There are two questions here:
1) Is it valid to deduce that the partitioning of commodity
bundle space is associated with a distinct scalar dimension?
2) Is it empirically reasonable to conclude that this scalar
dimension is that of labour time.
I will argue that the answer to both questions is yes.
1. Partitioning or ordering
------------------------
Equivalence relations always induce a partitioning of the space
on which they operate. They partition the space into equivalence
classes. Let us consider the new space formed by these
equivalence classes, i.e., one in which each point in the space
is an equivalence class in commodity space. Call this induced
space exchange value space. The question is
(1.1) whether commodity exchange also induces an ordering, and
thus an ordering on exchange values
(1.2) whether this ordering makes exchange values space
homeomorphic to the real number line, and thus associates with
each point in exchange value space a real valued potential.
It is easy to demonstrate (1.1). We first define the relation <
for commodity bundle space. To do this we need only say that for
two points x,y in commodity bundle space, the relation x<y holds
if there exists a commodity dimension k such that x(k) < y(k)
and x(i) <= y(i) for all i not equal to k.
Now since ~ induces a partitioning on commodity bundle space to
create exchange value space, the < relation will be inherited by
the exchange value space.
We can demonstrate (1.2) by arguing that there exists at least
one commodity dimension to commodity bundle space which is
continuous and thus itself homeomorphic to the real line. Chose
that dimension to be k in the argument above, then it must
induce a real morphism on exchange value space.
There must thus exist a real valued potential associated with
each point in commodity bundle space.
This real valued potential must exist as a necessary logical
consequence of the exchange relation, whatever enters into the
exchange - including unimproved land or whatever. However, given
that exchange value space has this single scalar degree of
freedom, it implies that the information content of all of the
possible exchange ratios for commodities can be derived from a
single operator associated with each type of commodity. This
operator is its exchange-value, its type is then
V(q:real commodity -> real exchange-value )= vq
or, in words, it is a function mapping real numbered quantities
of a given commodity to points in an exchange value space that
is homeo-morphic to the real numbers, and this function can be
modeled by multiplying q, its input parameter by a number v.
2. What is the attractor of exchange value
---------------------------------------
Now consider the configuration space constituted by the set of
such exchange value numbers v. For N commodities this
consititues an N dimensional configuration space. At each time
step, the exchange system is located within distinct valid
region in this space ( a region not a point if we allow for
stochastic effects ). Over time, the valid region wanders
through configuration space, describing a trajectory.
The problem of the 'law of value' is to define a law of motion
for this trajectory.

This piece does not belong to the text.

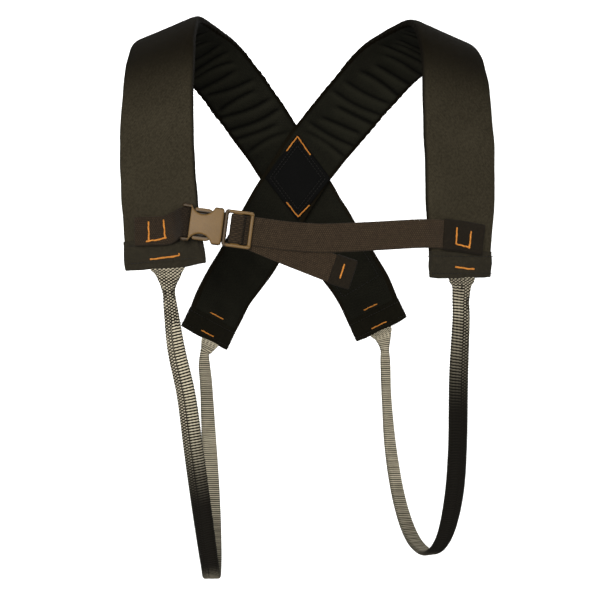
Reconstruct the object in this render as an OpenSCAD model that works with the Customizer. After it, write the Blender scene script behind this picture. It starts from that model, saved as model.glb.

We have to discover what the attractor for
this motion is.
As I understand Marx's Capital I, he first restricts his
attention to the sub-manifold of produced exchangeable items
which he calls commodities. That excludes other exchangeable
things like titles to land or titles to ownership of corporate
entites. Within this submanifold, he describes a process by
which a trajectory through a dual space, that of values or
commodity labour contents, acts as the atractor for the
trajectory through the appropriate submanifold of the
configuration space of exchange values.
In Capital III he describes another dual space, that of prices
of production, which he suggests may be a better approximation
as an attractor for movement through configuration space.
In Capital III he also suggests how, with the addition of
another operator, the rate of interest, the movement of the
price of production system can be said to drive the trajectory
of the entire system of exchange value configuration space,
(including land etc).
It is only in comparatively recent years, that the problem
testing these hypotheses against real data has been addressed.
The evidence accumulated so far, on the first and second
hypotheses, shows them both to be remarkably well confirmed.
However, it is not yet clear whether both attractors are
simultaneously active, or, whether in practice the trajectories
that are followed in both dual spaces are so similar as to be
indistinguishable. These are open questions for research.